Les représentants des agences sont allés verser de l’argent au logeur sans l’aval de la CNH ; celle-ci fait semblant d’ignorer qu’il y a cette situation à résoudre. Drôle désordre ! Ceci n’est qu’un exemple parmi tant d’autres. Cette année, il faut tout de même tirer un coup de chapeau aux agences qui ont lutté pour que les frais du hadj ne soient pas revus exagérément à la hausse. Malgré elles, le prix a flambé. Les autorités officielles, sans nul doute, ne savent pas encore que ceux qui manipulent les chiffres, allant d’un certain Bandifoh, au SG Négblé pour aboutir au comptable Edoh du ministère de l’administration territoriale, des calculs intéressés ont du se faire. Ces calculs justifient la flambée du prix du hadj, le Ministre Yark et ses collègues peuvent mettre de l’ordre dans le désordre de leur comptabilité.

Les aberrations

Nous avons, par exemple, du mal à accepter que les frais de roulement de la CNH soient payés par les pèlerins. C’est dire que la commission retient pour son fonctionnement 60 000 000 FCFA sur 1500 pèlerins. Dans la rubrique ayant fixé le prix du hadj, le dollar est aussi surévalué à 635 FCFA alors qu’il tourne actuellement autour de 600 FCFA. Que ce soit le pèlerin qui paie pour les frais de transfert et les agios bancaires alors que la CNH travaille avec une banque étatique qui est la BTCI est tout simplement aberrant quand on sait qu’il existe des pays ou l’Etat subventionne une partie des frais du hadj pour les pèlerins, de grâce.
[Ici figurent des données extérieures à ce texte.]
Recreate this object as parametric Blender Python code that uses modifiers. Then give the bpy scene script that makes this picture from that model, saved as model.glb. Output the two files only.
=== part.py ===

Bref, il est encore possible de faire quelque chose pour aider les candidats à ce voyage, nous avons à notre niveau une liste de pèlerins qui ont, par exemple, renoncé au voyage juste parce que le prix du voyage est majoré de 300 000 FCFA. C’est alors à juste titre que, d’après nos informations, le collectif des agences de voyage, l’ENAVOTH, a encore une fois, introduit une doléance pour demander la révision à la baisse des frais du hadj auprès de la commission nationale. Une baisse de 100 000 FCFA a finalement été octroyé alors on peut mieux faire. Mais tout de même chapeau bas à la CNHD et de grâce, que les organisateurs s’entendent pour que le pèlerin n’endosse pas les pots cassés.